Dos meus 50 anos de sacerdócio, quarenta e seis foram vividos fora dos Açores.
Há quase outros tantos estou encardinado em Lisboa e por isso poderia alguém, ou eu próprio, pensar que a Igreja nos Açores não me interessa ou não me diz respeito. Nem eclesial nem pessoalmente seria lógico sentir-me distante da Igreja onde nasci e me ordenei. Mas também sempre senti que não me competia intrometer-me nos dinamismos internos, nem nas formulações pastorais da Diocese de Angra.

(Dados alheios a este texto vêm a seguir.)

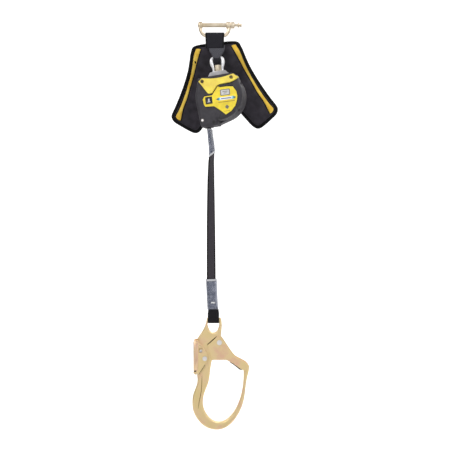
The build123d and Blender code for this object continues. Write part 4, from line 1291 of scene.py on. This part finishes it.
def box_piece(name, outline, low, high, material, body):
    """A prism between two depths from the hook's middle plane, with eased edges."""
    ease = min(0.7, 0.4 * (high - low))
    inner = inset_outline(outline, ease)
    if abs(area(inner)) > abs(area(outline)):
        inner = inset_outline(outline, -ease)
    rings = []
    for depth, shape in ((low, inner), (low + ease, outline), (high - ease, outline),
                         (high, inner)):
        rings.append([hook_at(x, z, depth) for x, z in shape])
    settle(loft(name, rings), material, body)


def area(outline):
    return sum(a[0] * b[1] - b[0] * a[1]
               for a, b in zip(outline, outline[1:] + outline[:1])) / 2


def make_sleeve_marks():
    """The sleeves' mouths as pale rings of painted highlight, and a plain mark on the insert."""
    for name, z, width, thick, half, slant in (
            ("mouth_upper_top", UPPER_SLEEVE[0] - 0.6, 24.2, 9.0, 0.9, 0.0),
            ("mouth_upper_low", UPPER_SLEEVE[1] + 2.4, 23.0, 8.0, 2.2, SLEEVE_SLANT),
            ("mouth_lower_top", LOWER_SLEEVE[0] - 2.4, 24.6, 8.6, 1.9, 0.0)):
        outer = [sleeve_ring(z + step, width, thick, slant) for step in (half, -half)]
        inner = [sleeve_ring(z + step, width - 1.6, thick - 1.6, slant)
                 for step in (-half, half)]
        # Pale rings of painted highlight on the clear film's mouths.
        piece = loft(name, outer + inner + outer[:1], closed_ends=False)
        settle(piece, "film_rim_highlight", "line")
    z = LOWER_SLEEVE[1] + 14
    middle = line_hang(z) - BACK * 3.9 * MM
    corners = [middle + line_across(z) * (x * MM) - DOWN * (h * MM)
               for x, h in ((-3.5, -1.2), (6.0, -1.2), (6.0, 1.2), (-2.0, 2.2))]
    rings = [corners, [c - BACK * 0.3 * MM for c in corners]]
    settle(loft("insert_mark", rings), "white_print", "line")


# ------------------------------------------------------------------ build
make_camera()
make_floor()
make_world()
make_cards()
make_lights()
dress_nodes()
make_line()
make_sleeve("sleeve_upper", "upper_sleeve", *UPPER_SLEEVE, 22.0, 6.6, 2.0, SLEEVE_SLANT)
make_sleeve("sleeve_lower", "lower_sleeve", *LOWER_SLEEVE, 23.4, 7.2, 0.3, 0.0)
make_sleeve_marks()
make_end_loop()
make_hook_details()
make_straps()
make_link()
make_knob()
make_lock_collar()
make_bail()
make_pad()
make_label()
make_case_details()
make_screw_recess()
for pressing, pressed in (("gate_pressing", "gate"), ("lever_pressing", "lock_lever")):
    dress(soften(pressing, pressed, 0.45, 4, pressed), "yellow_zinc")
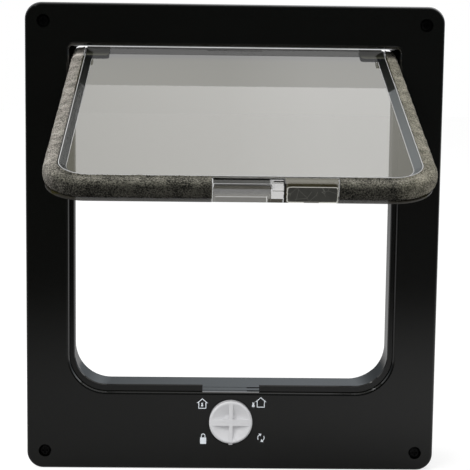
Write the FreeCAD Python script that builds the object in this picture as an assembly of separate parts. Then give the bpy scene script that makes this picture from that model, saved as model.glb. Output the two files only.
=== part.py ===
import FreeCAD, Part
import math
import os
from collections import namedtuple

os.makedirs("parts", exist_ok=True)

# A cat flap for a door: a front frame with the tunnel, a rear frame that telescopes over the tunnel,
# a raised flap with brush seals, a magnetic catch and a rotary four-way lock. Millimetres.
# +X is to the right and +Z is up. The outer face looks along -Y, and Y = 0 is the face that
# lies against the door. The origin is on that face, at the middle of the frame.

# Outer frame; the rail below the sill is as high as the lock needs
side_rail = 26.3
head_rail = 25.05
frame_corner_radius = 10.0
overall_depth = 55.0

# Front frame
flange_depth = 17.0
face_wall = 2.2
skirt_wall = 2.2
outer_edge_round = 1.6
round_steps = 3
tunnel_depth = 41.0
tunnel_wall = 2.5

# Opening through the frame, measured between the tunnel walls
opening_width = 197.4
opening_height = 210.0
opening_foot_radius = 22.5
opening_head_radius = 3.0
opening_edge_round = 1.8

# Lip round the sides and the sill of the opening, with the notch over the lock
lip_start_depth = 2.4
lip_thickness = 4.8
lip_side_height = 3.0
lip_sill_height = 4.0
lip_edge_chamfer = 0.6
lip_drop_below_hinge = 20.0
notch_gap = 1.0

# Stiffening ribs behind the faces
rib_thickness = 1.6
rib_setback = 2.0
side_rib_count = 5
head_rib_count = 4
foot_rib_pitch = 23.5

# Screws through both frames, one in each corner
screw_inset = 11.0
screw_radius = 2.0
screw_engagement = 6.0
screw_seat_gap = 0.02
screw_hole_radius = 2.3
screw_head_radius = 3.6
screw_head_height = 2.6
screw_head_chamfer = 1.1
screw_slot_width = 1.0
screw_slot_depth = 1.2
counterbore_radius = 3.9
counterbore_depth = 3.6
screw_post_half = 5.4
rear_post_half = 4.6

# Rear frame
rear_flange_depth = 12.0
collar_wall = 2.2
collar_clearance = 0.4
collar_reach = 10.0

# Flap: the hinge axis, the tray and its panel
hinge_below_head = 7.7
flap_lip_gap = 0.8
flap_rest_angle = 71.3
flap_thickness = 10.0
flap_seal_room = 4.7
flap_top = 5.4
flap_foot_radius = 18.0
flap_head_radius = 2.0
flap_rim_wall = 0.8
flap_rim_slope = 3.4
flap_head_rail = 1.8
panel_thickness = 2.5
panel_sink = 2.4
head_recess_width = 33.0
head_recess_depth = 0.8
head_recess_border = 0.5
head_bead_radius = 0.85
head_bead_rise = 3.5
head_bead_front = 5.5

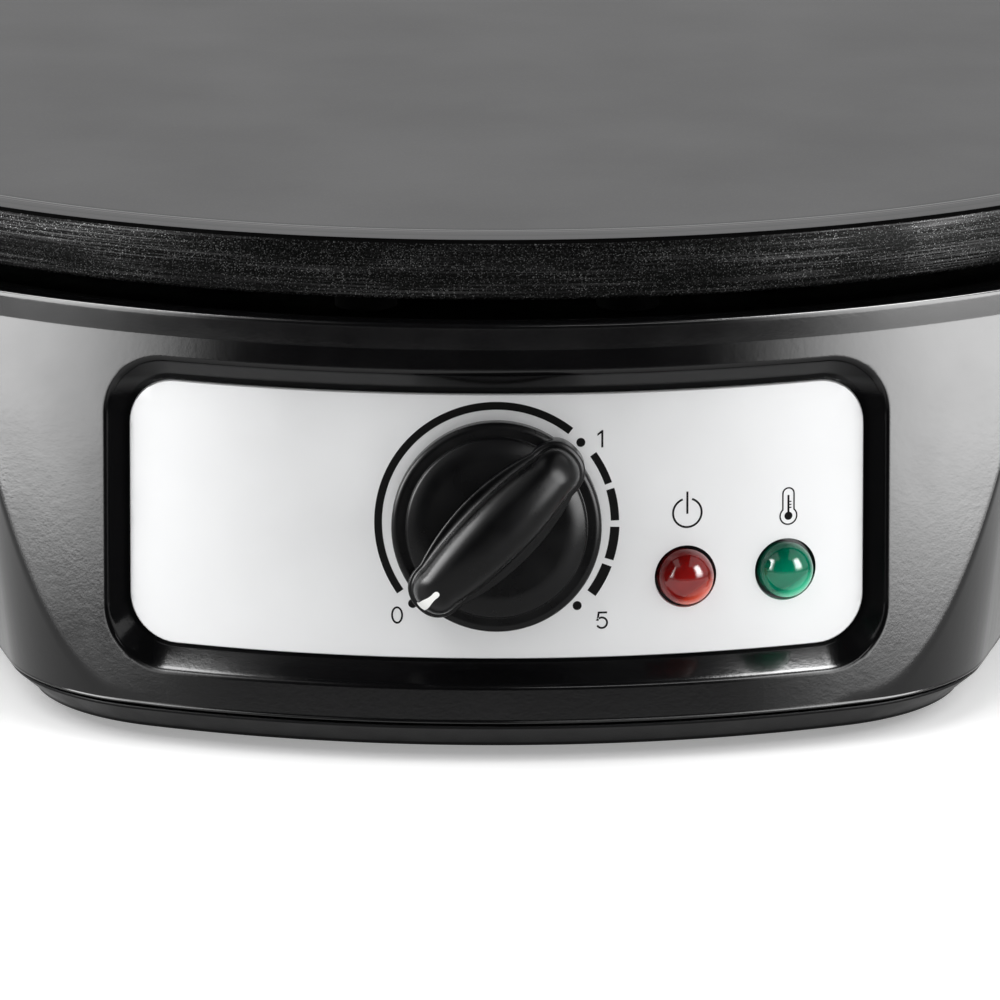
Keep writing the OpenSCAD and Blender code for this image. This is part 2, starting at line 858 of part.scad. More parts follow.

Não estou arrependido nem da proximidade nem da distância que mantive.
Dito isto acrescento que nunca me distanciei nem desinteressei nos diversos tempos dos itinerários que a comunidade dos Açores percorreu ao lado das outras Dioceses do país e dentro da eclesialidade a que todos estamos cada vez mais ligados. Nesse sentido, não há nenhum recanto do mundo que não nos interesse e não nos diga respeito. Basta ser Igreja.
Acho que foi esse um dos pontos comuns a todos os meus diálogos sobre os caminhos pastorais da Igreja nos Açores: recusar o isolamento sem nunca deixar de afirmar as potencialidades cristãs da sua história e dos seus percursos. Se a autonomia regional foi um velho desiderato atingido a partir dos acontecimentos de 1974, a Igreja dos Açores nunca foi “região autónoma” porque nunca poderia sê-lo. A sua fonte e o seu projeto envolvem-se numa outra comunhão e num olhar mais alongado, face ao que é a sua inteira pátria, um Reino que convida todos para o grande banquete da vida e para uma realidade que ultrapassa todos os horizontes políticos,geográficos ou culturais. Por isso, a Igreja nos Açores é por natureza aberta ao mundo inteiro. Mas tem dimensões nos seus planos pastorais que vão muito para além das Ilhas, pois muitos dos seus filhos se encontram espalhados pelo mundo. Sendo assim e por ter um património rico e humanamente marcado por valores e sinais característicos, não pode deixar perder o laço também cristão, que continua a vincular os açorianos noutros quadrantes do mundo que vivem e celebram a sua fé num estilo inequivocamente açoriano. Por isso o ser Igreja nada enfraquece, pelo contrário, reforça o vínculo que prende cada açoriano à sua terra.
A universalidade da Igreja através duma atenção redobrada por cada diocesano que anda pelo mundo é uma forma concreta de levar o Evangelho a uma das periferias mais complexas da Igreja e da sociedade de hoje: a emigração. E, aqui surge uma consideração inevitável: a religiosidade popular. Foi esse código secreto do povo que tornou possível a forma açoriana de ser cristão, não apenas espalhada um pouco por todo o mundo, mas como ponto de partida para uma expressão açoriana da fé em lugares bem diferentes do mundo. A devoção ao Espírito Santo e ao Senhor Santo Cristo, para dar dois exemplos, foram duas bandeiras- por muitos consideradas como objecto de periferia subdesenvolvida- decisivas para as comunidades chegarem ao essencial da sua fé, alimento do seu sentido comunitário e patriótico, elemento que fortaleceu e fortalece a esperança nos sacrifícios quase extremos da diáspora. Por isso urge nesta celebração lançar um novo olhar sobre esta periferia que se sente desafiada pelos novos tempos, pelas gerações jovens que já viajam noutro planeta e pelos que se sentem perdidos entre o velho e o novo mundo que os pode lançar outra vez na margem.
Ser emigrante é andar pela periferia. E a fraternidade das periferias deve entoar em conjunto o hino de acção de graças nos 480 da Diocese de Angra.
Esta não é a única periferia. Dentro da própria Diocese há muitos que emigraram para zonas distantes da sua matriz espiritual e se sentem mergulhados em novos vazios que a sociedade foi oferecendo. Muitos não descobriram os novos sinais dos tempos como elo de aproximação aos valores universais que a proposta cristã continua a defender. Muitos zangaram-se com a Igreja e vagueiam por desertos sem uma fonte que mate a grande sede da vida. Merecem um olhar especial e uma conversão de linguagem. A Igreja não evangeliza se o seu discurso é hermético, é autista. E,talvez os que deveriam estar em primeiro lugar: os que fugiram para a zona cinzenta da vida porque ninguém deu importância às suas grandes carências e até são considerados responsáveis pela própria pobreza.
Emigrados do pão, do conforto, do prestígio social e do mínimo de dignidade na existência, habitam o planeta dos esquecidos como se fosse a ilha maldita para onde partiram por inépcia ou desmazelo. Ninguém os pode esquecer. E a Igreja tem de reenviar-lhes uma carta de chamada para que voltem à terra da dignidade a que têm direito.